Published Jun 20, 2018 4:56 PM by The Maritime Executive

At a U.S. Naval War College forum last week, the Navy's highest officer said that he wants to hand the mission of long-term ballistic missile defense coverage over to shore-based units. 

At present, the U.S. Navy's 7th Fleet provides allies in East Asia with protection against the potential of a North Korean ballistic missile attack. Its high-end Aegis cruisers and destroyers stand guard at sea, prepared and ready to destroy incoming missiles mid-flight. However, this patrol mission contributes to the burden on the forward-deployed fleet in Japan, which has been stretched thin by budget cuts and a high op-tempo in recent years. 

At the War College's Current Strategy forum on June 12, CNO Richardson said that the Navy could "get out of the long-term missile defense business" and put those ships to better uses if it could pass the task to shoreside units. 

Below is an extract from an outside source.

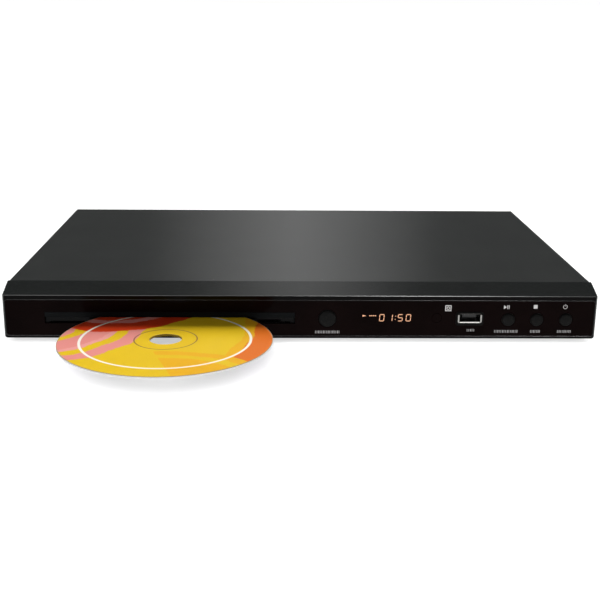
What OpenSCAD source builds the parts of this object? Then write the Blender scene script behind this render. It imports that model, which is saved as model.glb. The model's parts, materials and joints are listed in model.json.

"Right now as we speak I have six very sophisticated, multi-mission, dynamic cruisers and destroyers on ballistic missile defense duty at sea," he said. "And if you know a little bit about this [ballistic missile defense] business, you know that the geometry is a tyrant . . . you have to be in a tiny little box to have a chance at intercepting that incoming missile. So we have six ships that could go anywhere in the world at flank speed, in this tiny little box, defending land."

The USS John Paul Jones test-fires an SM-3 Block IIA anti-ballistic missile interceptor, February 3, 2017 (USN)

While these ships are well-equipped to transit to regions with emerging threats in order to set up a temporary missile-defense shield, they are an inefficient way to perform the task long-term, Richardson said. "Ten years down the road, it's time to build something on land to defend the land," he said. "We're working very closely with our allies and partners to move that ballistic missile defense ashore and liberate these ships from doing that from sea."

Separately, some analysts warn that depending on the surface fleet for missile defense can create a strategic liability: a shortage of suitable and available vessels could impair the BMD mission. When the Aegis destroyers USS Fitzgerald and the USS John S. McCain collided with merchant ships last year, 7th Fleet's Destroyer Squadron 15 shrank from eight available ships to six. In a report, the Congressional Research Service noted that the McCain and Fitzgerald casualties reinforced concerns about the available numbers of BMD-capable Aegis warships in the Western Pacific.